20. The method of claim 14, wherein the source code comprises a plurality of instructions adapted for execution by a dynamically reconfigurable processor.

21. The method of claim 14, wherein the source code comprises at least one instruction adapted for execution by a programmable gate array.

22. The method of claim 14, wherein at least two processors are heterogeneous.

23. The method of claim 14, wherein the unit of computational work is heterogeneous and non-vectorizable.
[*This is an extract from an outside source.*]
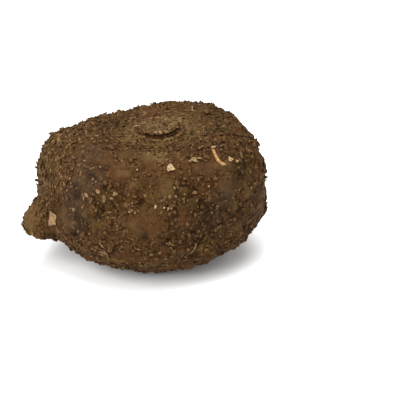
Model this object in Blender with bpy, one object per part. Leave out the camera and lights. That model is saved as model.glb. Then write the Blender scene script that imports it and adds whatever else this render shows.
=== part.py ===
"""Elephant foot yam: one whole corm, resting on its flattened base.

The corm grew as one piece and is one solid: a wide, flattened body that is turned about its growth
axis, a shallow basin in its top, the round scar of the fallen leaf stalk raised in that basin, and
one bud pulled out of its side. Metres, +Z up, +X to the right and +Y to the back.
"""

import math

import bmesh
import bpy
from mathutils import Vector, noise

# Body
WIDTH = 0.200  # side to side at the belly, without the bud
DEPTH = 0.186  # front to back at the belly
HEIGHT = 0.118  # base to the rim of the top
BELLY_HEIGHT = 0.062  # the widest ring, above the base
BASE_RADIUS = 0.036  # the flattened patch that it rests on
BOWL_FULLNESS = 2.3  # 2 is an ellipse, more is boxier
SHOULDER_FULLNESS = 2.45

# Top
RIM_RADIUS = 0.050  # crest of the rim round the basin
BASIN_DEPTH = 0.0045
SCAR_RADIUS = 0.0190
SCAR_SKIRT = 0.0027  # width of the steep edge round the scar
SCAR_GAP = 0.0080  # from the scar's edge out to where the basin is deepest
SCAR_FOOT_RISE = 0.0009  # the foot of the steep edge, above the floor of the basin
SCAR_RISE = 0.0036  # the scar's edge, above the floor of the basin
SCAR_CROWN = 0.0012  # how far the scar's middle swells over its edge

# Uneven growth
BASE_SHIFT = Vector((0.001, 0.000, 0.0))  # the base, off the middle of the belly
TOP_SHIFT = Vector((0.006, -0.004, 0.0))  # the growth axis at the scar, off the middle of the belly
TOP_SLOPE = 0.035  # rise of the top towards the back
HIGH_SHOULDER = 0.0050  # extra height of the rim at the back right
LOW_SHOULDER = 0.0090  # lost height of the rim at the back left
HIGH_SHOULDER_TURN = math.radians(66)
LOW_SHOULDER_TURN = math.radians(118)
LOBES = ((3, 0.010, 0.4), (4, 0.008, 1.9), (5, 0.006, 4.1))  # count, share of the radius, phase
LUMP_SIZE = 0.042
LUMP_HEIGHT = 0.0032
# Broad flats and swells of the side: turn in degrees, height, spread, and how far out (or in, if negative).
SIDE_SHAPES = (
    (238, 0.072, 0.030, -0.0040),
    (275, 0.080, 0.026, 0.0030),
    (312, 0.036, 0.032, -0.0075),
    (215, 0.105, 0.026, -0.0030),
    (17, 0.107, 0.038, -0.0110),
    (75, 0.085, 0.030, 0.0035),
    (120, 0.045, 0.032, -0.0040),
    (165, 0.098, 0.034, 0.0050),
)

# Side bud
BUD_TURN = math.radians(196)  # round the growth axis from +X
BUD_HEIGHT = 0.042
BUD_REACH = 0.0185  # how far it stands out of the wall
BUD_ROOT_WIDTH = 0.031  # half of the patch of wall that it grows out of, along the wall
BUD_ROOT_HEIGHT = 0.017  # and up the wall
BUD_BLUNTNESS = 2.2  # 1 is a cone, more is a knob
BUD_DROOP = 0.0065

# Mesh
TURNS = 88  # faces round the body
WELD = 1e-6  # points closer than this are one point
BOWL_STEPS = 13
SHOULDER_STEPS = 12
BASIN_STEPS = 5
SCAR_STEPS = 4


def clear_scene():
    for thing in list(bpy.data.objects):
        bpy.data.objects.remove(thing)


def smooth_step(value):
    """0 below 0, 1 above 1, and an even slope between them."""
    held = min(max(value, 0.0), 1.0)
    return held * held * (3.0 - 2.0 * held)


def bowl_outline():
    """From the edge of the base up to the belly, as (radius, height)."""
    belly = WIDTH / 2
    power = BOWL_FULLNESS
    fall = BELLY_HEIGHT / (1.0 - (BASE_RADIUS / belly) ** power) ** (1.0 / power)
    start = math.asin(min(1.0, (BASE_RADIUS / belly) ** (power / 2)))
    points = []
    for step in range(BOWL_STEPS):
        angle = start + (math.pi / 2 - start) * step / BOWL_STEPS
        radius = belly * math.sin(angle) ** (2.0 / power)
        points.append((radius, BELLY_HEIGHT - fall * math.cos(angle) ** (2.0 / power)))
    points[0] = (BASE_RADIUS, 0.0)
    return points


def shoulder_outline():
    """From the belly over the shoulder to the crest of the rim."""
    reach = WIDTH / 2 - RIM_RADIUS
    rise = HEIGHT - BELLY_HEIGHT
    points = []
    for step in range(SHOULDER_STEPS + 1):
        angle = math.pi / 2 * step / SHOULDER_STEPS
        radius = RIM_RADIUS + reach * math.cos(angle) ** (2.0 / SHOULDER_FULLNESS)
        points.append((radius, BELLY_HEIGHT + rise * math.sin(angle) ** (2.0 / SHOULDER_FULLNESS)))
    return points


def basin_outline():
    """From the rim down into the basin."""
    deepest = SCAR_RADIUS + SCAR_GAP
    points = []
    for step in range(BASIN_STEPS):
        share = (step + 1) / BASIN_STEPS
        radius = RIM_RADIUS + (deepest - RIM_RADIUS) * share
        points.append((radius, HEIGHT - BASIN_DEPTH * smooth_step(share)))
    return points


def scar_outline():
    """Up the edge of the scar and in to the growth axis."""
    floor = HEIGHT - BASIN_DEPTH
    edge = floor + SCAR_RISE
    points = [(SCAR_RADIUS + SCAR_SKIRT, floor + SCAR_FOOT_RISE)]
    for step in range(SCAR_STEPS + 1):
        share = step / SCAR_STEPS
        points.append((SCAR_RADIUS * (1.0 - share), edge + SCAR_CROWN * smooth_step(share)))
    return points


def turned_body():
    """The outline spun about the growth axis, with its base filled flat."""
    outline = bowl_outline() + shoulder_outline() + basin_outline() + scar_outline()
    mesh = bmesh.new()
    points = [mesh.verts.new((radius, 0.0, height)) for radius, height in outline]
    edges = [mesh.edges.new(pair) for pair in zip(points, points[1:])]
    bmesh.ops.spin(
        mesh,
        geom=points + edges,
        cent=(0.0, 0.0, 0.0),
        axis=(0.0, 0.0, 1.0),
        angle=math.tau,
        steps=TURNS,
        use_merge=True,
    )
    bmesh.ops.remove_doubles(mesh, verts=mesh.verts, dist=WELD)
    rim = [edge for edge in mesh.edges if edge.is_boundary]
    bmesh.ops.edgeloop_fill(mesh, edges=rim)
    bmesh.ops.recalc_face_normals(mesh, faces=mesh.faces)
    return mesh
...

24. A computer computational system comprising at least a first processor and a second processor, the system comprising:

a. Means to assign a previously derived initial first workload for the first processor and a previously derived initial second workload for second processor;

b. Means to access a source code;

c. Means to generate a unit of computational work derived from the source code;

d. Means to derive a first system latency value of the first processor by modeling an assignment of the unit of computational work to the first processor in view of both the initial first workload of the first processor and the initial second workload of the second processor;

e. Means to derive a second system latency value of the second processor by modeling an assignment of the unit of computational work to the second processor in view of both the initial first workload of the first processor and the initial second workload of the second processor;

f. Means to assign the unit of computational work to the first processor when the first system latency value is lower than the second system latency value; and

g. Means to assign the unit of computational work to the second processor when the second system latency value is lower than the first system latency value.

25. The system of claim 24, wherein the first processor and the second processor are homogeneous.

26. The system of claim 24, wherein the first processor and the second processor are heterogeneous.

27. The system of claim 24, wherein at least one processor is a dynamically reconfigurable processor.

28. The system of claim 25, wherein at least one processor comprises a programmable gate array.